Since all traditional archealogical evidences are not directly available due to an elapse of time of more than 7,200 years coupled continuous civilization, the bridge is probably the only archaeological evidence!
Further, in the Mahabartaha text, when the 5 Pandava brothers roam the forest during their exile period, they visit the Ashrama of Rishi Markendeya, who regales them with the histories of their land. One such story is of the Nala Setu, the text of which is given below.

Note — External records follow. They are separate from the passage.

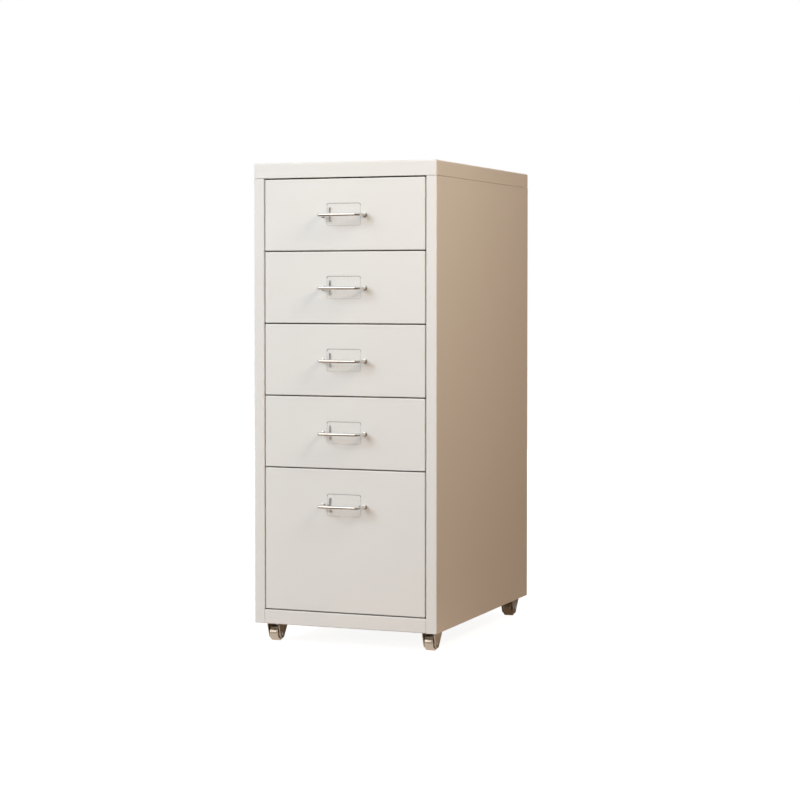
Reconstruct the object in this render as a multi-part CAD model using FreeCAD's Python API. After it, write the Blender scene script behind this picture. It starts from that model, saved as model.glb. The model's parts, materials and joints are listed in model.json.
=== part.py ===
import FreeCAD, Part
import math
import os

# A steel drawer cabinet on four swivel casters: four shallow drawers over one deep one.
# Millimetres. +Z is up, the drawer fronts face -Y, and X runs across the cabinet.
# The origin is on the floor, in the middle of the whole object's box.

# Driving sizes of the carcass
width = 280.0
body_depth = 410.0
height = 690.0
floor_gap = 29.0
skin = 0.8
cap_height = 21.5
cap_seam = 0.5
stile_width = 16.0
return_depth = 12.0
fascia_height = 20.4
base_underside = 33.0
rear_flange_width = 16.0
front_bend = 1.5
rear_bend = 3.0
cap_rear_round = 8.0
cap_edge_round = 2.0
cap_rear_corner = 4.0
cap_lip_play = 0.6
tongue_lap = 14.0
tongue_bend = 1.0
flange_front_setback = 14.0
flange_rear_setback = 8.0
cap_flange_top = 682.8
cap_flange_width = 15.0
base_flange_width = 10.0
base_edge_height = 14.0
base_corner_notch = 6.0
base_stile_play = 1.0
back_panel_inset = 3.0
panel_play = 0.4

# Driving sizes of the drawers
front_gap = 1.6
small_front_height = 101.4
large_front_height = 203.4
small_drawers = 4
front_return = 16.0
front_edge_round = 1.3
tray_sheet = 0.7
tray_half_width = 121.4
tray_length = 380.0
small_wall = 72.0
large_wall = 161.0
tray_lift = 4.3
tray_bend = 2.0
hem_height = 6.0
hem_thickness = 0.8
drawer_travel = 270.0

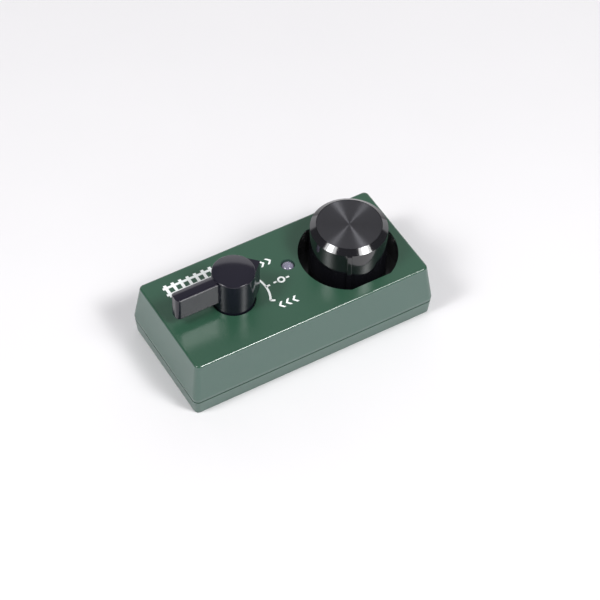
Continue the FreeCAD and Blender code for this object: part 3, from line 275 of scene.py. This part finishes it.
# what surface() is given for each material slot that has no function of its own
PLAIN_FINISHES = {
    "control_black": dict(color=(0.006, 0.006, 0.008), roughness=0.09, mottle=0.05, rough_spread=0.03,
                          Specular_IOR_Level=0.9),
    "lever_dark": dict(color=(0.009, 0.008, 0.016), roughness=0.15, mottle=0.05, rough_spread=0.02,
                       grain=0.001, Specular_IOR_Level=0.55),
    "well_black": dict(color=(0.036, 0.037, 0.038), roughness=0.24, mottle=0.05, Specular_IOR_Level=1.0),
    "lens_clear": dict(color=(0.44, 0.42, 0.56), roughness=0.10, mottle=0.0, rough_spread=0.02,
                       Transmission_Weight=0.55, IOR=1.5),
    "screw_steel": dict(color=(0.50, 0.50, 0.52), roughness=0.32, metallic=1.0, grain=0.004, grain_size=0.2),
    "bright_plate": dict(color=(0.70, 0.70, 0.69), roughness=0.20, metallic=1.0, grain=0.002, grain_size=0.5),
    "tinned_wire": dict(color=(0.60, 0.60, 0.61), roughness=0.28, metallic=1.0, grain=0.003, grain_size=0.3),
    "contact_brass": dict(color=(0.66, 0.46, 0.17), roughness=0.28, metallic=1.0, grain=0.003,
                          grain_size=0.4),
    "board_copper": dict(color=(0.75, 0.44, 0.26), roughness=0.30, metallic=1.0, grain=0.003, grain_size=0.6),
    "spring_steel": dict(color=(0.46, 0.46, 0.48), roughness=0.22, metallic=1.0, grain=0.002, grain_size=0.3),
    "battery_can": dict(color=(0.03, 0.03, 0.034), roughness=0.30, grain=0.004, grain_size=2.0),
    "board_laminate": dict(color=(0.030, 0.130, 0.060), roughness=0.30, grain=0.010, grain_size=0.5),
    "phenolic": dict(color=(0.22, 0.10, 0.04), roughness=0.55, grain=0.008, grain_size=0.6),
    "carbon_track": dict(color=(0.02, 0.02, 0.02), roughness=0.60, grain=0.004, grain_size=0.2),
    "moulded_white": dict(color=(0.68, 0.67, 0.62), roughness=0.40, grain=0.004, grain_size=0.5),
    "black_epoxy": dict(color=(0.012, 0.012, 0.013), roughness=0.45, grain=0.012, grain_size=0.25),
    "capacitor_sleeve": dict(color=(0.010, 0.018, 0.070), roughness=0.20, grain=0.003),
    "fuse_coating": dict(color=(0.62, 0.30, 0.02), roughness=0.25, grain=0.020, grain_size=1.2),
    "resistor_coating": dict(color=(0.50, 0.36, 0.20), roughness=0.30, grain=0.012, grain_size=0.9),
    "lead_red": dict(color=(0.45, 0.012, 0.012), roughness=0.38, grain=0.004),
    "lead_black": dict(color=(0.012, 0.012, 0.012), roughness=0.38, grain=0.004),
    "lead_white": dict(color=(0.74, 0.74, 0.71), roughness=0.38, grain=0.004),
    "lead_yellow": dict(color=(0.70, 0.48, 0.02), roughness=0.38, grain=0.004),
    "lead_green": dict(color=(0.02, 0.26, 0.06), roughness=0.38, grain=0.004),
}


def paint_frame():
    """Gives every CAD node the finish of its material slot, and returns the finishes by slot."""
    finishes = {slot: surface(slot, **look) for slot, look in PLAIN_FINISHES.items()}
    finishes["case_green"] = moulded_case()
    finishes["spun_black"] = spun_metal()
    for part in frame["record"]["subparts"]:
        mesh = NODES[part["node"]].data
        mesh.materials.clear()
        mesh.materials.append(finishes[part["material_slot"]])
    return finishes


# ---------------------------------------------------------------- mesh helpers
def mesh_object(name, verts, faces, finish, body, smooth_angle=None):
    """A new piece that rides on a body; smooth_angle, in degrees, is the least angle of a sharp edge."""
    mesh = bpy.data.meshes.new(name)
    mesh.from_pydata([tuple(v) for v in verts], [], faces)
    mesh.validate()
    bm = bmesh.new()
    bm.from_mesh(mesh)
    bmesh.ops.recalc_face_normals(bm, faces=bm.faces)
    bm.to_mesh(mesh)
    bm.free()
    if smooth_angle is not None:
        for face in mesh.polygons:
            face.use_smooth = True
        mesh.set_sharp_from_angle(angle=math.radians(smooth_angle))
    mesh.materials.append(finish)
    made = bpy.data.objects.new(name, mesh)
    bpy.context.scene.collection.objects.link(made)
    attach(made, body)
    return made


def lathe(profile, centre, segments):
    """Vertices and faces of a closed (radius, z) outline turned about the vertical line through centre.

    The outline starts and ends on the axis."""
    verts, faces, rings = [], [], []
    for radius, z in profile:
        if radius == 0:
            rings.append([len(verts)] * segments)
            verts.append((centre.x, centre.y, z))
            continue
        start = len(verts)
        for k in range(segments):
            turn = 2 * math.pi * k / segments
            verts.append((centre.x + radius * math.cos(turn), centre.y + radius * math.sin(turn), z))
        rings.append(list(range(start, start + segments)))
    for low, high in zip(rings, rings[1:]):
        for k in range(segments):
            corners = [low[k], low[(k + 1) % segments], high[(k + 1) % segments], high[k]]
            faces.append(tuple(dict.fromkeys(corners)))
    return verts, faces


def prism(outlines, z0, z1):
    """Vertices and faces of flat pieces that share one height, one for each closed (x, y) outline."""
    verts, faces = [], []
    for outline in outlines:
        n, start = len(outline), len(verts)
        verts += [(x, y, z0) for x, y in outline] + [(x, y, z1) for x, y in outline]
        faces.append(tuple(start + k for k in reversed(range(n))))
        faces.append(tuple(start + n + k for k in range(n)))
        faces += [(start + k, start + (k + 1) % n, start + n + (k + 1) % n, start + n + k) for k in range(n)]
    return verts, faces


# ---------------------------------------------------------------- spun disc in the knob's top
GROOVES, GROOVE_DEPTH, DISC_HUB = 30, 0.010 * MM, 0.3 * MM
DISC_CHAMFER, DISC_SEGMENTS, DISC_SMOOTH_ANGLE = 0.12 * MM, 160, 20


def make_spun_disc(finish):
    """The knob's metal disc with its turned grooves, a shade deeper than they would be."""
    rim = (CAP_HIGH.x - CAP_LOW.x) / 2
    flat = rim - DISC_CHAMFER
    profile = [(0, CAP_LOW.z), (rim, CAP_LOW.z), (rim, CAP_HIGH.z - DISC_CHAMFER), (flat, CAP_HIGH.z)]
    pitch = (flat - DISC_HUB) / GROOVES
    for k in range(GROOVES):
        outer = flat - k * pitch
        profile.append((outer - pitch / 2, CAP_HIGH.z - GROOVE_DEPTH))
        profile.append((outer - pitch, CAP_HIGH.z))
    profile.append((0, CAP_HIGH.z))
    verts, faces = lathe(profile, KNOB, DISC_SEGMENTS)
    disc = mesh_object("spun_disc", verts, faces, finish, "speed_knob", DISC_SMOOTH_ANGLE)
    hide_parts("knob_cap")


# ---------------------------------------------------------------- printed marks
PRINT_PROUD, PRINT_SUNK = 0.03 * MM, 0.01 * MM
# the marks' sizes and places on the top face, in millimetres and degrees
SCALE_RADIUS, SCALE_STROKE, TICK_REACH, SCALE_TURN = 13.5, 0.85, 15.3, 30.0
SCALE_X, SCALE_Y = LEVER.x / MM, LEVER.y / MM - 0.9
MARK_HEIGHT, MARK_STROKE, MARK_PITCH = 3.1, 0.75, 2.9
CHEVRONS, FORWARD_X, FORWARD_Y, BACK_X, BACK_Y = 3, -7.2, 9.9, -7.6, -11.6
OFF_X, OFF_Y, DASH_NEAR, DASH_FAR = -1.65, -0.65, 2.1, 3.4
EMBLEM_LEFT, EMBLEM_RIGHT, EMBLEM_Y = -43.2, -21.2, 15.2
RAIL_OFFSET, RAIL_WIDTH = 1.7, 1.1
SLEEPERS, SLEEPER_INSET, SLEEPER_WIDTH = 7, 1.4, 1.25
# where a sleeper shows beside and between the rails, measured from the middle of the track
SLEEPER_SPANS = ((-3.2, -2.25), (-1.15, 1.15), (2.25, 3.2))
# how far a chevron's point reaches, as a share of its height, and its slant ends, as a share of its stroke
CHEVRON_REACH, CHEVRON_LEAN = 0.42, 1.25


def arc_points(cx, cy, radius, start, end, steps):
    turns = [math.radians(start + (end - start) * k / steps) for k in range(steps + 1)]
    return [(cx + radius * math.cos(t), cy + radius * math.sin(t)) for t in turns]


def band(cx, cy, radius, width, start, end, steps=24):
    """The outline of a curved stroke."""
    outer = arc_points(cx, cy, radius + width / 2, start, end, steps)
    return outer + arc_points(cx, cy, radius - width / 2, end, start, steps)


def stroke(x0, y0, x1, y1, width):
    """The outline of a straight stroke."""
    along = Vector((x1 - x0, y1 - y0)).normalized()
    side = Vector((-along.y, along.x)) * width / 2
    return [(x0 + side.x, y0 + side.y), (x0 - side.x, y0 - side.y), (x1 - side.x, y1 - side.y),
            (x1 + side.x, y1 + side.y)]


def chevron(x, y, height, width, point):
    """An arrowhead of even thickness that points towards +X (point 1) or -X (point -1)."""
    reach, half = height * CHEVRON_REACH * point, height / 2
    lean = width * CHEVRON_LEAN * point
    return [(x, y + half), (x + reach, y), (x, y - half),
            (x - lean, y - half), (x + reach - lean, y), (x - lean, y + half)]


def lever_scale():
    """The arc round the lever with a tick at each of its three positions."""
    lines = [band(SCALE_X, SCALE_Y, SCALE_RADIUS, SCALE_STROKE, -SCALE_TURN, SCALE_TURN)]
    for angle in (-SCALE_TURN, 0, SCALE_TURN):
        turn = math.radians(angle)
        lines.append(stroke(SCALE_X + SCALE_RADIUS * math.cos(turn), SCALE_Y + SCALE_RADIUS * math.sin(turn),
                            SCALE_X + TICK_REACH * math.cos(turn), SCALE_Y + TICK_REACH * math.sin(turn),
                            SCALE_STROKE))
    return lines


def position_marks():
    """Arrowheads for forwards and backwards, and a ring between two dashes for off."""
    shapes = []
    for k in range(CHEVRONS):
        shapes.append(chevron(FORWARD_X + MARK_PITCH * k, FORWARD_Y, MARK_HEIGHT, MARK_STROKE, 1))
        shapes.append(chevron(BACK_X + MARK_PITCH * k, BACK_Y, MARK_HEIGHT, MARK_STROKE, -1))
    radius = (MARK_HEIGHT - MARK_STROKE) / 2
    shapes.append(band(OFF_X, OFF_Y, radius, MARK_STROKE, 0, 180))
    shapes.append(band(OFF_X, OFF_Y, radius, MARK_STROKE, 180, 360))
    for side in (-1, 1):
        shapes.append(stroke(OFF_X + side * DASH_NEAR, OFF_Y, OFF_X + side * DASH_FAR, OFF_Y, MARK_STROKE))
    return shapes


def track_emblem():
    """A plain piece of railway track: two rails over a row of sleepers."""
    shapes = [stroke(EMBLEM_LEFT, EMBLEM_Y + dy, EMBLEM_RIGHT, EMBLEM_Y + dy, RAIL_WIDTH)
              for dy in (-RAIL_OFFSET, RAIL_OFFSET)]
    first, last = EMBLEM_LEFT + SLEEPER_INSET, EMBLEM_RIGHT - SLEEPER_INSET
    for k in range(SLEEPERS):
        x = first + (last - first) * k / (SLEEPERS - 1)
        shapes += [stroke(x, EMBLEM_Y + y0, x, EMBLEM_Y + y1, SLEEPER_WIDTH) for y0, y1 in SLEEPER_SPANS]
    return shapes


def make_prints():
    white = surface("print_white", (0.90, 0.94, 0.92), 0.50, mottle=0.04, mottle_size=0.8, grain=0.004)
    for name, outlines in (("lever_scale", lever_scale()), ("position_marks", position_marks()),
                           ("track_emblem", track_emblem())):
        outlines = [[(x * MM, y * MM) for x, y in outline] for outline in outlines]
        verts, faces = prism(outlines, FACE_Z - PRINT_SUNK, FACE_Z + PRINT_PROUD)
        mesh_object(name, verts, faces, white, "case")


# ---------------------------------------------------------------- the scene
make_camera()
make_world()
make_floor()
make_lights()
finishes = paint_frame()
make_spun_disc(finishes["spun_black"])
make_prints()
bpy.context.scene.view_settings.view_transform = "Standard"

...And that mighty army, protected by Nala and Nila and Angada and Kratha and Mainda and Dwivida, marched forth for achieving the purpose of Raghava. And encamping successively, without interruption of any kind, on wide and healthy tracts and valleys abounding with fruits and roots and water and honey and meat, the vanara at last reached the shores of the briny sea. And like unto a second ocean, that mighty army with its countless colours, having reached the shores of the sea, took up its abode there. Then the illustrious son of Dasaratha, addressing Sugriva amongst all those foremost vanara, spoke unto him these words that were suited to the occasion, 'This army is large. The ocean also is difficult to cross. What way, therefore, commends itself to thee for crossing the ocean?'
At these words, many vain-glorious vanara answered, 'We are fully able to cross the sea. ' This answer, however, was not of much use, as all could not avail of its meaning. Then, some of the vanara proposed to cross the sea in boats, and some in rafts of various kinds. Rama, however, conciliating them all, said, 'This cannot be. 'The sea here is a full hundred Yojanas in width. All the vanara, ye heroes, will not be able to cross it. This proposal, therefore, that ye have made, is not consonant to reason. Besides we have not the number of boats necessary for carrying all our troops. How, again, can one like us raise such obstacles in the way of the merchants? Our army is very large. The foe wilt make a great havoc if a hole is detected. Therefore, to cross the sea in boats and rafts doth not recommend itself to me. I will, however, pray to the Ocean for the necessary means. Foregoing food, I will lie down on the shore. He will certainly show himself to me. If, however, he doth not show himself, I will chastise him then by means of my great weapons that are more blazing than fire itself and are incapable of being baffled!'
Having said these words, both Rama and Lakshmana touched water and duly laid themselves down on a bed of kusa grass on the seashore. The divine and illustrious Ocean, that lord of male and female rivers surrounded by aquatic animals, then appeared unto Rama in a vision. And addressing Rama in sweet accents, the genius of the Ocean, surrounded by countless mines of gems, said, 'O son of Kausalya, tell me what aid, O bull among men, I am to render thee! I also have sprung from the race of Ikshwaku and am, therefore, a relative of thine!' Rama replied unto him, saying, 'O lord of rivers, male and female, I desire thee to grant me a way for my troops, passing along which I may slay the Ten-headed (Ravana), that wretch of Pulastya's race! If thou dost not grant the way I beg of thee, I will then dry thee up by means of my celestial arrows inspired with mantras!'
And hearing these words of Rama, the genius of Varuna abode, joining his hands, answered in great affliction, 'I do not desire to put any obstacle in thy way. I am no foe of thine! Listen, O Rama, to these words, and having listened, do what is proper! If, at thy command, I get a way for the passage of thy army, others then, from strength of their bows, will command me to do the same! In thy army there is a Vanara of the name of Nala, who is a skilled engineer. And endued with great strength, Nala is the son of Tashtri, the divine artificer of the Universe. And whether it is wood, or grass or stone, that he will throw into my waters, I will support the same on my seabed, and thus wilt thou have a bridge over me, through which to reach Lanka!'
And having said these words, the genius of the Ocean disappeared. And Rama awaking, called Nala unto him and said, 'Build thou a bridge over the sea! Thou alone, I am sure, art able to do it!' And it was by this means that the descendant of Kakutstha's race caused a bridge to be built that was 10 Yojana in width and a 100 Yojana in length. And to this day that bridge is celebrated over all the world by the name of Nala's bridge.